Katliam tarihinden bugüne kadar Roboskililer üzerindeki baskı ve şiddet eylemlerinin kesintisiz bir şekilde sürdüğünü belirten Beyazadam, adalete erişimlerinin birer işkenceye dönüştüğünü, 10 yıllık sürede askeri operasyonlarda güvenlik güçlerinin bombalama faaliyetleri devam ettiğini kaydetti. Bu 10 yıl içerisinde katliamla ilgili bir dizi hukuki ve siyasi süreçler yaşandığını da dile getiren Beyazadam, süreci şu sözlerle anlattı:

"Katliamla ilgili soruşturma başlatıldı, soruşturma dosyası askeri savcılığa gönderildi, müfettişler görevlendirildi, komisyonlar kuruldu ve ne yazık ki bu tür dosyalarda her zaman şahit olduğumuz üzere dosya ile ilgili 'kovuşturmaya yer olmadığı' kararı verildi. Bunun üzerine Roboskili aileler, 18 Temmuz 2014’te Anayasa Mahkemesi’ne (AYM) başvuru yaptı. Anayasa Mahkemesi'ne giden başvuru usulü eksiklikten dolayı reddedildi. İç hukuk yollarının tüketilmesinden sonra katliamda yaşamının yitirenlerin yakınları, davayı Avrupa İnsan Hakları Mahkemesi'ne taşıdı. Ulusal ve uluslararası hukukta sonuna kadar götürülen adalet arayışı, 17 Mayıs 2018 günü AİHM’in ret kararıyla vicdanlardaki sızıyı daha da körükledi. 1990’lı yıllarda bölge kentlerimizde yaşanan ağır insan hakları ihlallerine ilişkin bölge insanı için bir nebze de olsa adaleti tesis eden bir kurum olan AİHM, bu ret kararı ile adeta Türkiye’de uzun yıllardır yürürlükte olan cezasızlık politikasının değirmenine su taşımış oldu."

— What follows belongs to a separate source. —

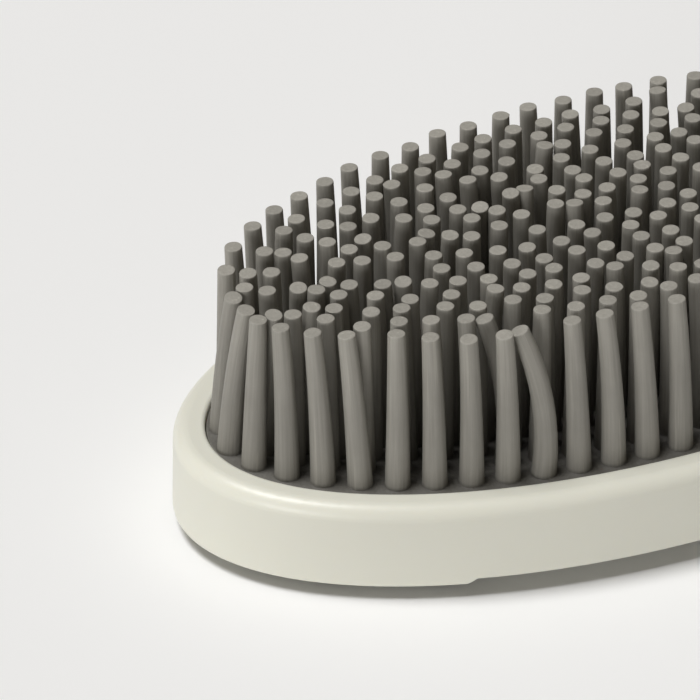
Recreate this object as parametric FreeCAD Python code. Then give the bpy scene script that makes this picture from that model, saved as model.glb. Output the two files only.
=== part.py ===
"""Palm-held rubber curry brush: an oval tray, a moulded bristle mat and a two-part hand strap.

The brush lies on its back. +X is its long axis, +Y its short axis and +Z points along the
bristles. Heights below are measured from the tray's lower edge, and every piece is lifted at
the end by FOOT_PROUD, so that the origin is on the plane that the four feet stand on.
"""
import FreeCAD, Part

import math
import os

from FreeCAD import Vector

# Tray
HALF_LENGTH = 60.0
HALF_WIDTH = 29.5
TRAY_HEIGHT = 11.3
WALL = 2.2
RIM_WIDTH = 4.0
RIM_OUTER_FILLET = 1.9
RIM_INNER_FILLET = 0.5
LOWER_EDGE_FILLET = 0.45
DECK_THICKNESS = 2.0
DECK_TOP = 8.95
DECK_BOTTOM = DECK_TOP - DECK_THICKNESS

# Relief along the middle of both long walls
RELIEF_HEIGHT = 0.9
RELIEF_HALF_LENGTH = 33.0
RELIEF_RAMP = 1.3

# Bristle mat
MAT_GAP = 0.1
MAT_THICKNESS = 1.85
MAT_TOP = DECK_TOP + MAT_THICKNESS
BRISTLE_TOP = 32.0
BRISTLE_ROOT_RADIUS = 1.38
OUTER_ROOT_RADIUS = 1.6
BRISTLE_TIP_RADIUS = 1.08
BRISTLE_SINK = 0.4
FIELD_HALF_WIDTH = 28.9
OUTER_RING_INSET = 5.9
INNER_RINGS_INSET = 9.1
INNER_RING_COUNT = 7
RING_PITCH = (FIELD_HALF_WIDTH - INNER_RINGS_INSET) / INNER_RING_COUNT
OUTER_RING_SPACING = 4.5
INNER_RING_SPACING = 4.25
CLOSEST_ROOTS = 2.8
RING_SAMPLES = 1200

# Studs that hold the mat in the deck
STUD_RADIUS = 1.45
STUD_HOLE_RADIUS = 1.5
STUD_HEAD_RADIUS = 2.2
STUD_TIP_RADIUS = 1.1
STUD_HEAD_HEIGHT = 1.4
STUD_HEAD_GAP = 0.05
STUD_NECK_OVERLAP = 0.2
STUD_ROOT_SINK = 0.5
STUD_PLACES = [(0.0, 21.0), (0.0, -21.0), (52.7, 0.0), (-52.7, 0.0)]
STUD_PLACES += [(sx * 20.0, sy * 19.6) for sx in (-1, 1) for sy in (-1, 1)]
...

'EN TEMEL HAK OLAN YAŞAM HAKKI İHLAL EDİLDİ'

Roboski’de en temel hak olan yaşam hakkının ihlal edildiğini vurgulayan Beyazadam, "1915’de, Dersim’de, Maraş’ta, Zilan’da, Sivas’ta, 90’lı yıllarda, Roboski’de, Cizre’de, Suruç’ta, Ankara’da sayılarla ölçülemeyecek kadar binlerce insanımızı bu militarist politikalardan dolayı kaybettik. Burada acıları yarıştırmadan, toplumsal adaletin bir gün herkese lazım olacağını yinelemek isteriz. İnsanlığın evrensel değerlerinin her yurttaş için aynı minvalde olmasını talep ediyoruz" dedi.

Roboski Katliamı'nın 10'uncu yıldönümü nedeniyle devlete ve siyasal iktidara çağrıda bulunan Beyazadam son olarak şunları kaydetti;

-Roboski Katliamı ile ilgili hakikatin ortaya çıkması için üzerinize düşen sorumluğu yerine getirin. Faillerin ortaya çıkartılması ve yargılanmaları için cezasızlık politikasından vazgeçmesini talep ediyoruz.

-Devletin aşırı güvenlik politikalara gösterdiği hassasiyetin, bu katliamlara ilişkin gerçeği açığa çıkartılmasına da gösterilmesini talep ediyoruz.

-Yine Roma Statüsü çerçevesince değerlendirildiği vakit yaşanan bu katliamın, insanlığa karşı işlenmiş bir suç olduğu gerçeğinin kabul edilmesini ve ailelerin adalete erişimin sağlanması için tüm engellerin bertaraf edilmesini gerektiğini hatırlatıyoruz.